Thomas Wasow, the Clarence Irving Lewis Professor in Philosophy, emeritus, and professor emeritus of linguistics, told Stanford News that Taylor massively expanded symbolic systems enrollment and scholarly effort during his tenure.
“While Ken was a philosopher to his core, his interests were broadly interdisciplinary, reaching into psychology, linguistics, artificial intelligence and politics,” he said. “He saw connections among his diverse interests, and the Symbolic Systems Program was a perfect fit for him.”
Sunwoo Lee ’20, one of Taylor’s students and a student researcher at Philosophy Talk, told The Daily that his Education as Self-Fashioning (ESF) seminar deeply impacted her life and she was very grateful to him.
“Ken Taylor deeply cared about not only what we were taught but also how we were taught,” Lee wrote. “He was a true believer in ‘philosophizing’ (a favorite word of his) through contrarian dialogues delivered in the form of theatrical performance.”
Grace Paterson Ph.D. ’18, a postdoctoral scholar at the University of Vienna who had Taylor as her advisor in college, told Stanford News, “He shaped how I think and who I am intellectually.”
Lee told The Daily that Taylor’s many friends and collaborators are stepping in to finish Taylor’s classes for the quarter. Ruth Starkman, the instructor who co-led Taylor’s ESF class, will replace the class final with an open mic in memory of Taylor. Starkman and Taylor had been longtime friends, and one of Taylor’s last photographs was of himself and Starkman dressed respectively as Epictetus and the sheep described in one of the Greek thinker’s discourses.

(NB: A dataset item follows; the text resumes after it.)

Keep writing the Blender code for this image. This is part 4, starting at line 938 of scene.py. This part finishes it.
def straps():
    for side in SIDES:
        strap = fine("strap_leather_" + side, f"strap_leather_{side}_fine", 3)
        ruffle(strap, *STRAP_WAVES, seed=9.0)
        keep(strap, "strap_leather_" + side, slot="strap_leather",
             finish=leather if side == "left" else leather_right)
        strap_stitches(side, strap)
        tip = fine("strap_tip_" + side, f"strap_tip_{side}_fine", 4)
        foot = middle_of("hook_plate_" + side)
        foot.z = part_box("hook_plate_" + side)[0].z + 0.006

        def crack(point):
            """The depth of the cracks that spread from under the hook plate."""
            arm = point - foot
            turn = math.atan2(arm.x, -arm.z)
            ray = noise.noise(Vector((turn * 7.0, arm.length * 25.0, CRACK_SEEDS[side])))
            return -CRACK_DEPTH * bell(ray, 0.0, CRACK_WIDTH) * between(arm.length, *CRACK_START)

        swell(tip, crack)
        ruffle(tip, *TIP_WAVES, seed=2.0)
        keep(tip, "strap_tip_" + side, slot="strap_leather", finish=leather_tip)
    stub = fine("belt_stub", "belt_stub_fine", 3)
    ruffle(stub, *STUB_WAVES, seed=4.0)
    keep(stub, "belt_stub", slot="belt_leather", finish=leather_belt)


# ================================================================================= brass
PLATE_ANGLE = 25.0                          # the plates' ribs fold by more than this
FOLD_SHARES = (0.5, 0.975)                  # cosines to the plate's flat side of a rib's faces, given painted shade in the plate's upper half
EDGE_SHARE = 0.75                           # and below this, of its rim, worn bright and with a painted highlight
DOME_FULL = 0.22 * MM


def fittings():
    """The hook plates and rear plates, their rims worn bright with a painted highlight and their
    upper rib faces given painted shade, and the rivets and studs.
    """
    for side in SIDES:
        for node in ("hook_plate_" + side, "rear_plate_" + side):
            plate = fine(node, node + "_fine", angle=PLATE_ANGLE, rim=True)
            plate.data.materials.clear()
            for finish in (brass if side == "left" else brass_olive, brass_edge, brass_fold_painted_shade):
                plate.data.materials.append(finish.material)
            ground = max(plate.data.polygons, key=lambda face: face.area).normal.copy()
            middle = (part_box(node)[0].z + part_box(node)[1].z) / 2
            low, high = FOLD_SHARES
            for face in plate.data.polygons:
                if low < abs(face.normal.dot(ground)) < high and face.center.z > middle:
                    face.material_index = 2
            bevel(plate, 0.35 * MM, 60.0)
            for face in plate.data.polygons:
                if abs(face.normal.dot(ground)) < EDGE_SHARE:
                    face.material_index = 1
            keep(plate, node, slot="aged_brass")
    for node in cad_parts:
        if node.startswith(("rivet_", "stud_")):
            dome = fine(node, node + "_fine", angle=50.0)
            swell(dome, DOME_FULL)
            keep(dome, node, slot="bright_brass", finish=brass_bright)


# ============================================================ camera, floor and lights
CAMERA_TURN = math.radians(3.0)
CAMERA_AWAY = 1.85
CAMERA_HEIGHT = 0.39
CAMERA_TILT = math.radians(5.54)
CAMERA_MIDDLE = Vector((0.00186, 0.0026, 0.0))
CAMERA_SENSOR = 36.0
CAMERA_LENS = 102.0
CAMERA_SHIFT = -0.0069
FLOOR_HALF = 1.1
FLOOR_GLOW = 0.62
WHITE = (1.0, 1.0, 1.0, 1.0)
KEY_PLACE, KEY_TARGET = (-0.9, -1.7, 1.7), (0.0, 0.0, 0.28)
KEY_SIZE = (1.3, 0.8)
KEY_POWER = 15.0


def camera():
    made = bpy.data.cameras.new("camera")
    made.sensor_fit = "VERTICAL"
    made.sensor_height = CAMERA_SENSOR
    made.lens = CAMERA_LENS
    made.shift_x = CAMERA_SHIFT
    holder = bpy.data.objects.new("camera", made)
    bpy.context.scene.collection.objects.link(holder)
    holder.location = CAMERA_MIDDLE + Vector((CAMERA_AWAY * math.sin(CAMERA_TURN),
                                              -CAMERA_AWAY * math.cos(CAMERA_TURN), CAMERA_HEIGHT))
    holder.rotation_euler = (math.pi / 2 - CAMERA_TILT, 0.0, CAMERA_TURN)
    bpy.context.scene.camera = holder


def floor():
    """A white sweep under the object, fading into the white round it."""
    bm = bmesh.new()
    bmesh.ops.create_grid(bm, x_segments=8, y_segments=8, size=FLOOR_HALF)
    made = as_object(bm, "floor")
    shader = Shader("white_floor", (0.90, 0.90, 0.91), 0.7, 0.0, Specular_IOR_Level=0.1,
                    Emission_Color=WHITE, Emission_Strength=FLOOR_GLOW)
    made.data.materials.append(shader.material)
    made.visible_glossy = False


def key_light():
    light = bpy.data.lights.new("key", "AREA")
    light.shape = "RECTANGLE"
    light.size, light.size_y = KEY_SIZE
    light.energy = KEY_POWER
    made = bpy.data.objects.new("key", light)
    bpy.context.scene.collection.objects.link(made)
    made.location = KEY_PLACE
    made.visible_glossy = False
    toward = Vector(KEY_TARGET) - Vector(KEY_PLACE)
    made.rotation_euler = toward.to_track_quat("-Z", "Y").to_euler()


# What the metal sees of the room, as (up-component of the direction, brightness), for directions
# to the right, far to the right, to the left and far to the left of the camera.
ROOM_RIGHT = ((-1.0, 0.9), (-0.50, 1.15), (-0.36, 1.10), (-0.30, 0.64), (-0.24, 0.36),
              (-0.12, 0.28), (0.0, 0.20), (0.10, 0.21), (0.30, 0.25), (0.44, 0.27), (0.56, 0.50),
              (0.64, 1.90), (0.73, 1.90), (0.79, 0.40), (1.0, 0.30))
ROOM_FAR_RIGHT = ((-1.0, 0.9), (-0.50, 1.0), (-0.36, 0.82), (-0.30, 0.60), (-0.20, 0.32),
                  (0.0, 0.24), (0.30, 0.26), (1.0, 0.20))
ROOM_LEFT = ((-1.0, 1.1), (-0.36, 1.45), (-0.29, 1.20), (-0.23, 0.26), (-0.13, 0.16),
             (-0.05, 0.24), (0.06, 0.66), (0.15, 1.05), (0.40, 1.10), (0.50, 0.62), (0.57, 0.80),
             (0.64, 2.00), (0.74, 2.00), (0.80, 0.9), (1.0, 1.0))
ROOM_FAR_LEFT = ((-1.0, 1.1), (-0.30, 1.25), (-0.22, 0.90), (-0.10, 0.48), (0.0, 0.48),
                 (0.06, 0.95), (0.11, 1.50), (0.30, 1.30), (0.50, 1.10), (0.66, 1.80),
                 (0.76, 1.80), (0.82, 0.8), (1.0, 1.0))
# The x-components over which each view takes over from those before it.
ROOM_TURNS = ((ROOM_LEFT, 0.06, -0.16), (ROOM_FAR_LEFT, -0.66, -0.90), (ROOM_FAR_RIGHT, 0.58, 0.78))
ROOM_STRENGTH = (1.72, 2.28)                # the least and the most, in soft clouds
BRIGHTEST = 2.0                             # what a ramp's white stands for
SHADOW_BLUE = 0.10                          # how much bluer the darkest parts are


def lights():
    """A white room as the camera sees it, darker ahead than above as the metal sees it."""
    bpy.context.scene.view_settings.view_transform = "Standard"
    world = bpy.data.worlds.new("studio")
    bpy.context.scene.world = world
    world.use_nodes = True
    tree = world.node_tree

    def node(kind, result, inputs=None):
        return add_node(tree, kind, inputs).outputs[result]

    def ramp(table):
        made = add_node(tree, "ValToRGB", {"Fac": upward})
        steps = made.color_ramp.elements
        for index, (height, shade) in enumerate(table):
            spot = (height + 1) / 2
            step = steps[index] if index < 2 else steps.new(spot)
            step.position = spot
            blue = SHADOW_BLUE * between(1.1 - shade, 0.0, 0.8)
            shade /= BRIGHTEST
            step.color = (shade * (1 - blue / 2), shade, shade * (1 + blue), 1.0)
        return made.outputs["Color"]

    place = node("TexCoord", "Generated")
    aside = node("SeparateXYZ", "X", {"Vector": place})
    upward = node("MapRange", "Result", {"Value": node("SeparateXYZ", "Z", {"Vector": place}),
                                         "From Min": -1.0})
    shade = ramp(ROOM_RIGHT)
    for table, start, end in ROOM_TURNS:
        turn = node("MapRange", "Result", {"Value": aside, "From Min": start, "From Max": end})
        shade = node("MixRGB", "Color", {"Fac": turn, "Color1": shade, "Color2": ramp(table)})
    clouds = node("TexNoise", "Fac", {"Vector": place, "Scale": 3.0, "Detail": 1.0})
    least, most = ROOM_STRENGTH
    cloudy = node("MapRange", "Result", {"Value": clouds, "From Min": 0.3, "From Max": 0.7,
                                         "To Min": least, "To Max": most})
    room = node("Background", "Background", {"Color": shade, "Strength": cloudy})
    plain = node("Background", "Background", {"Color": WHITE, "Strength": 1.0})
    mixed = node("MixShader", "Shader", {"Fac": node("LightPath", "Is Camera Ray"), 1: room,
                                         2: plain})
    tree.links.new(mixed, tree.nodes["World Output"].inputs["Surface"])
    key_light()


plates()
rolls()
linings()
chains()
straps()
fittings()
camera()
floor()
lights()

The show Philosophy Talk is produced by San Francisco public station KALW and broadcast on more than 100 stations across the world. Taylor co-hosted the show with Joshua Landy; John Perry and Debra Satz also previously hosted show. Perry described Taylor’s death as a loss not only to Stanford but to all those who were inspired by his teaching and thinking.

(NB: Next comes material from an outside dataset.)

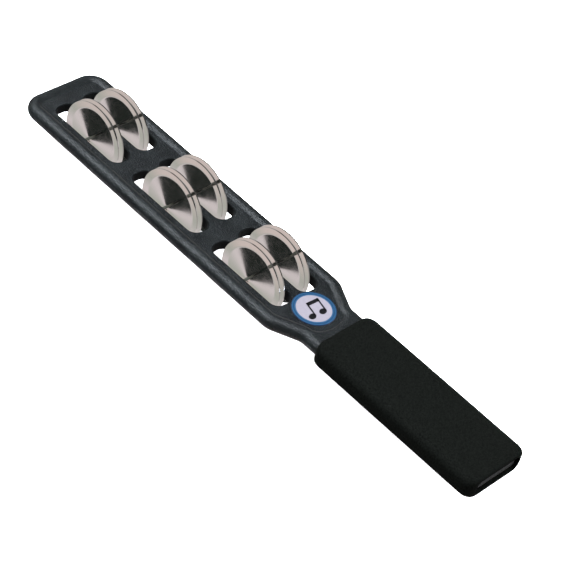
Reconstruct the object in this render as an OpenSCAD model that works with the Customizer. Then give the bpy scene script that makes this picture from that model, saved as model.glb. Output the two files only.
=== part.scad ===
// Jingle stick: a flat paddle with three rows of two windows. Each window holds a pair of
// thin steel jingles, loose on a steel pin that runs across the stick. The paddle is two
// moulded halves that close on the pins, and a foam sleeve covers the handle.
//
// X runs along the stick from the tip (-) to the butt (+), Y across it, Z up.
// The origin is the middle of the outline, on the surface that the jingles rest on.

/* [Stick] */
// Overall length, tip to butt
stick_l = 400; // [380:5:420]
// Width of the head
head_w = 65; // [62:1:67]
// Width of the neck and of the handle core
neck_w = 44; // [42:1:46]
// Thickness at the rounded border, which is the full thickness of the moulding
border_d = 10; // [9:0.5:11]
// Thickness of the sunk panel inside the border
panel_t = 7; // [6:0.5:8]
// Outside radius of the two tip corners
tip_r = 14; // [10:1:15]
// Where the head starts to narrow
shoulder_x = 36; // [34:1:37]
// Slope of the shoulders
shoulder_angle = 27.5; // [26:0.5:32]

/* [Windows] */
// Distance between rows of jingles
row_pitch = 75.5; // [74:0.5:78]
// Length of a window
window_l = 62; // [60:1:66]
// Width of a window
window_w = 16; // [14:0.5:17]
// Corner radius of a window
window_r = 6.5; // [4:0.5:7]
// Width of the rib between two windows
rib_w = 7; // [5:0.5:8]

/* [Jingles] */
// Diameter of a jingle
jingle_d = 50.4; // [48:0.4:52]
// Diameter of the bend between a jingle's cone and its rim
bend_d = 41; // [38:0.5:43]
// How far the cone's middle stands out from the bend
cone_rise = 3.1; // [2:0.1:3.4]
// How far the rim's edge stands out from the bend
rim_rise = 1; // [0.6:0.1:1.4]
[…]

“It’s a loss to those who were intrigued by his opinions — readily available in radio and print — which were always presented with reason, often anticipating issues, problems and positions not yet conceptualized by others, and always presented forcefully and confidently,” Perry told Stanford News.
Outside of radio and his work with students, Taylor wrote prolifically. He authored more than 30 scholarly articles and three books: “Meaning and Truth: An Introduction to the Philosophy of Language,” “Reference and the Rational Mind” and “Meaning Diminished: Toward Metaphysically Modest Semantics.”
At the time of his death, Taylor was putting the finishing touches on his fourth book, “Referring to the World: An Opinionated Introduction to Reference.” The manuscript, commissioned by Oxford, was not his only book in the works. He had two other books in progress: “Toward a Natural History of Normativity” and “Pragmatics Everywhere.” On his Stanford philosophy faculty page he described the former as “a naturalization of many things normative — including ethical norms, linguistic norms, epistemic norms and logical norms.” The latter project, barely begun, was a collection of Taylor’s thoughts on the pragmatics of communication that he described as “still a bit of a gleam in my eyes.”
Philosophy Talk is working on producing a special tribute episode to Taylor, featuring colleagues, old students and former guests from the program. The special episode is expected to air on Sunday Dec. 29th.
This article has been corrected to remove a statement that Philosophy Talk would continue; it is unclear whether the program will continue. This article has also been corrected to reflect that Taylor did not manage student researchers at the show; another individual did. This article has also been corrected to reflect that John Perry and Debra Satz are former hosts of the show. Lastly the date of death has been changed to Monday from Tuesday. The Daily regrets these errors.